I have sensations on my chest now... similar to how I had sensations on my head for a long time... I thought that it was "entities" before, but I was told that it was parts of myself that I had to allow to be integrated. I've also thought maybe it's healing energy - angels. It's better to think that. Either way, I cannot control it. I cannot be sure that I understand it. I just need to surrender the fear and let go of my thoughts surrounding it. It is what it is.
I need to learn to love my breast, chest, heart. My body is whole. It is healthy. It is nourished by the etheric energy of LOVE and God that we swim in. I have all that I need. I just need to see and be Love. Accept it. Be IN IT. WITH IT. Thanks be to God.
I'm just jabberjawing now.
Don't even pay attention. Ground instead. Be present instead. Breathe and focus on Dr. Morter's exercises instead. Whatever it takes to be at peace and live a surrendered existence... allowing all that is. (Not that I have any say in the matter anyway. Actually, yes, I do. Life is what I make of it. Learn to see clearly.)

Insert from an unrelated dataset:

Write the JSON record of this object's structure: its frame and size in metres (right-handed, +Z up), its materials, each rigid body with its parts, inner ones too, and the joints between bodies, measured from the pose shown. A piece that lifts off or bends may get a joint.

Will/do You talk to me still?
YES
Thank you. Thanks be to You.
HAHA
Pretty neat about that Neale Daniel Walsh (or whatever his name is) book! Thanks Blanca and sharing it with me. Should I buy it?
You can if you want, but you have it for free at the library. Just read it.
Right.
Lol
I am with you. You are with me. We are. I am. Entangled. One. Yes.
Thank you.
You're welcome. lol. That's you.
Well, time for CE and then websites!